Tuesday, April 16, 2013

Sweet Moroccan Mint


Fatima was plump and timid, dressed in a brightly colored jilaba and mismatched headscarf.  She did not speak English, nor we Arabic, but her smile was the glowy kind that only the kindest souls possess and she communicated by gesturing at the tray in her hand.  She was asking if we’d like a cup of tea.  Desperate for caffeine, we nodded enthusiastically and smiled back at her.  She set tiny, hand-painted glasses on the tray, lifted an old, worn, silver teapot high into the air and poured with expert precision while the foot-long reach of tea miraculously landed in the cup beneath a layer of bubbly foam. 

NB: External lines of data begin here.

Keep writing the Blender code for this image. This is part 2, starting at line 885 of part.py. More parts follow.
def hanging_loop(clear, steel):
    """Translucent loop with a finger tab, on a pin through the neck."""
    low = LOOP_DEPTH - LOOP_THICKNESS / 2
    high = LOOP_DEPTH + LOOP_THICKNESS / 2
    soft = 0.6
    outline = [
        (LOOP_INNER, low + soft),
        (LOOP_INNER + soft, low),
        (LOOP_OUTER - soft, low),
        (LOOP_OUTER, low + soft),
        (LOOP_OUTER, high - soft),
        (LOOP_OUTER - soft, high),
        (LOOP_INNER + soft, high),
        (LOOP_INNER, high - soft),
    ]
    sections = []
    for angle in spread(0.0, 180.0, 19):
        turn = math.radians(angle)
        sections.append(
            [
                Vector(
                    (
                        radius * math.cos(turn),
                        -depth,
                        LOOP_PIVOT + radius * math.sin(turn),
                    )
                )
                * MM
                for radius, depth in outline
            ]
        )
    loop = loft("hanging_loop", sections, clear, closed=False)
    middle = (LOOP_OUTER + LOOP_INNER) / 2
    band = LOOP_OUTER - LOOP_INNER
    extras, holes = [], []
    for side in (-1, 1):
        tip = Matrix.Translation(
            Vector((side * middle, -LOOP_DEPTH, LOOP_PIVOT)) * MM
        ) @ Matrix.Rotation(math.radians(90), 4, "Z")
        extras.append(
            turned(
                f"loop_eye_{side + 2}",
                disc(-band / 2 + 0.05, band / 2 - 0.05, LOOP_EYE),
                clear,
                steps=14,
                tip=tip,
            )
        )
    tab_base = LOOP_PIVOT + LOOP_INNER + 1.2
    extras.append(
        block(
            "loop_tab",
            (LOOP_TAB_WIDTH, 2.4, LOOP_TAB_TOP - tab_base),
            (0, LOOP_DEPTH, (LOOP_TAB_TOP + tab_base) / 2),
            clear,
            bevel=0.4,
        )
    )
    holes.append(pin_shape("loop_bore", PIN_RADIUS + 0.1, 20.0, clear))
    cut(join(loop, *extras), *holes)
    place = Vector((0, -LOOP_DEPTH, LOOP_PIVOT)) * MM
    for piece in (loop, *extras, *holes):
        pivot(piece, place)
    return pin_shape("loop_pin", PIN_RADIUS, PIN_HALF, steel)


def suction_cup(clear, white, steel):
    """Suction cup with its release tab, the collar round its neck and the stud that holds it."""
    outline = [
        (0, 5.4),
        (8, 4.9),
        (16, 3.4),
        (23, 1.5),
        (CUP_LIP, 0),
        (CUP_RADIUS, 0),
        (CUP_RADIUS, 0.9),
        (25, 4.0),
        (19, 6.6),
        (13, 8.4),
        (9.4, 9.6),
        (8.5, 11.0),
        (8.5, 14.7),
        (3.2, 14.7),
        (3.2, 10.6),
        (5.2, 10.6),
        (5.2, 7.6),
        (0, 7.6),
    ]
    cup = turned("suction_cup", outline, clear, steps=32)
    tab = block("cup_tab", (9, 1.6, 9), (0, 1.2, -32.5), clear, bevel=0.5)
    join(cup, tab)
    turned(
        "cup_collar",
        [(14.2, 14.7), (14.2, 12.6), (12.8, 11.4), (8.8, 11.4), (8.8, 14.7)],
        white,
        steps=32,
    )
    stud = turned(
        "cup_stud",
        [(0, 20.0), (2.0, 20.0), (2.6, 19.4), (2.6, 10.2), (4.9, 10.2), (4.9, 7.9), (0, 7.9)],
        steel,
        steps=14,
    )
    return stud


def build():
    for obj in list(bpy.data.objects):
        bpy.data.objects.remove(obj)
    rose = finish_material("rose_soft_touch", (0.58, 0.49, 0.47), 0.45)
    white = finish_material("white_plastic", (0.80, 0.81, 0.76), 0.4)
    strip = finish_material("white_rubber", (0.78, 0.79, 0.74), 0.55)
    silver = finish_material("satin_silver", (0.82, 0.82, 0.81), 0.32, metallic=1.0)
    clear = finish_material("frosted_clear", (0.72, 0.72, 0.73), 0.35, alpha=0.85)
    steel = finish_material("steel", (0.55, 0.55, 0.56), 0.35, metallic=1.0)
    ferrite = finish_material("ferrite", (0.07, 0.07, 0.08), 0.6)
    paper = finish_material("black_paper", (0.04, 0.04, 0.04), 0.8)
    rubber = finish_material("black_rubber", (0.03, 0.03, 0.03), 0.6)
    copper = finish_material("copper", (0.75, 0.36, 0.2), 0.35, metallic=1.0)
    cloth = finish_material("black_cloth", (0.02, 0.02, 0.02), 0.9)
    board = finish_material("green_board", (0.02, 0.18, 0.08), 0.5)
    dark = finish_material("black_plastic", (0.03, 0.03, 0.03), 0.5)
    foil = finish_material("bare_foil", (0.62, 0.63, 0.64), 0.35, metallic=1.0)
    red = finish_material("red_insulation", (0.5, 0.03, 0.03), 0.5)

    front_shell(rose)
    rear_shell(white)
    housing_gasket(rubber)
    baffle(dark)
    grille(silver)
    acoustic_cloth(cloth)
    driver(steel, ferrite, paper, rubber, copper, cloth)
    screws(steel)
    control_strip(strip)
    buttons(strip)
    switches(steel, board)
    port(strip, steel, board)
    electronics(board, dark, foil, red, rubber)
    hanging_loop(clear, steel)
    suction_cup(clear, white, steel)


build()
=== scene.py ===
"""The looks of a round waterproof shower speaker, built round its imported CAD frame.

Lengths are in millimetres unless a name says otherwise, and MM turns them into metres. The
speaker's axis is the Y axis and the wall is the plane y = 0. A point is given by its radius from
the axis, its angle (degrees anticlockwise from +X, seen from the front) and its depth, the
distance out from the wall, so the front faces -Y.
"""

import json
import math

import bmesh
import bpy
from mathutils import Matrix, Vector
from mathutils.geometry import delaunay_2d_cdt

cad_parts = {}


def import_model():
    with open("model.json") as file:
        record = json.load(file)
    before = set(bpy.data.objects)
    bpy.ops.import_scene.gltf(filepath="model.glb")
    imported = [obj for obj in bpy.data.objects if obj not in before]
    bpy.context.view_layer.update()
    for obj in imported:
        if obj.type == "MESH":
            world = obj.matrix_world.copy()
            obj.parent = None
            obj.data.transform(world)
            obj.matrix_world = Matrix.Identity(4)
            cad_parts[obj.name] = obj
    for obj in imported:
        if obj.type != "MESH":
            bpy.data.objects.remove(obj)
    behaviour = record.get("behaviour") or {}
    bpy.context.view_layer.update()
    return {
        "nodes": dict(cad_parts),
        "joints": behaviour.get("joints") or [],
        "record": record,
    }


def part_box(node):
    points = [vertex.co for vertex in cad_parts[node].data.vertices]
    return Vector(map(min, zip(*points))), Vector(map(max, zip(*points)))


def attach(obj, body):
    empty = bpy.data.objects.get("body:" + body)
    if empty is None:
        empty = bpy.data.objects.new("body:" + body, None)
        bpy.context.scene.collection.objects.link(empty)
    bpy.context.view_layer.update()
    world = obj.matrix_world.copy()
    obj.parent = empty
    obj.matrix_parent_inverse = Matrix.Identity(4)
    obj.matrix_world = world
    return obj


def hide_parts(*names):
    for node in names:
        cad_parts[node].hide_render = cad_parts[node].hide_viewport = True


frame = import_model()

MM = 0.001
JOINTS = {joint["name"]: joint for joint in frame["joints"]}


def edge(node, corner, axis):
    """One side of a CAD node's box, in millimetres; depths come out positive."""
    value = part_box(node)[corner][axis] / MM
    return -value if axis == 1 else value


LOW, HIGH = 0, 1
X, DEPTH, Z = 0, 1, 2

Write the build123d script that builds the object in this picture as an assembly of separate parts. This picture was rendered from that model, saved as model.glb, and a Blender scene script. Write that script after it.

Over the course of the next three months, we would see this ritual performed time and again, but this was our first and she had us captivated.  The tea was deliciously sweet.  That first time all I tasted was the sugar, which chased away the jet lag as it coursed through my veins.  We had been warned off drinking the tap water here in Morocco, but we had also been warned against declining an offer of tea.  The ceremonial serving of sweet mint tea holds the essence of the Moroccan culture of hospitality. 
Gunpowder green tea arrived in Morocco in the 1800’s from Europe.  Since then, the Moroccans have made it their own using generous amounts of mint and sugar, flavors that differentiate it from other Middle Eastern teas.  The gunpowder green is rinsed with boiling water, re-boiled with a handful of mint sprigs, and three spoons of sugar for every spoon of tea.  Once the tea boils, three to five cups are poured then dumped back into the pot to stir the flavors before it is poured and served from high above the little glass, resulting in a layer of foam. 

Day drinking is a significant part of café culture in Morocco.  Men sit outside cafes all turned to face the busy streets, sipping the sweet tincture they call, Berber whiskey.  This would be unnerving to passerby if it was indeed whiskey.  As it is, the men are good natured and hospitable, albeit wired. 

This continuous overdose of caffeine and sugar among Moroccans and tourists alike may explain the stimulating energy of the Marrakech medina.  The tea has its place in negotiations, meetings, hotel hospitality, and social interactions.  I have had mint tea in Berber tents in the middle of the Sahara Desert, with vendors in the medinas of Marrakech and Fez, in little shops on the road over the Atlas Mountains.  I even sipped the brew while negotiating camels for my hand in marriage, though my sense of irony didn’t translate and I was forced to part from my fiancé for the first and final time. 

I have never had sweet Moroccan mint tea outside of Morocco.  I think it would lose its charm.  Indeed the ritual, the people, the sounds, the bright colors, and spicy smells of the country are all part of the taste and tea itself.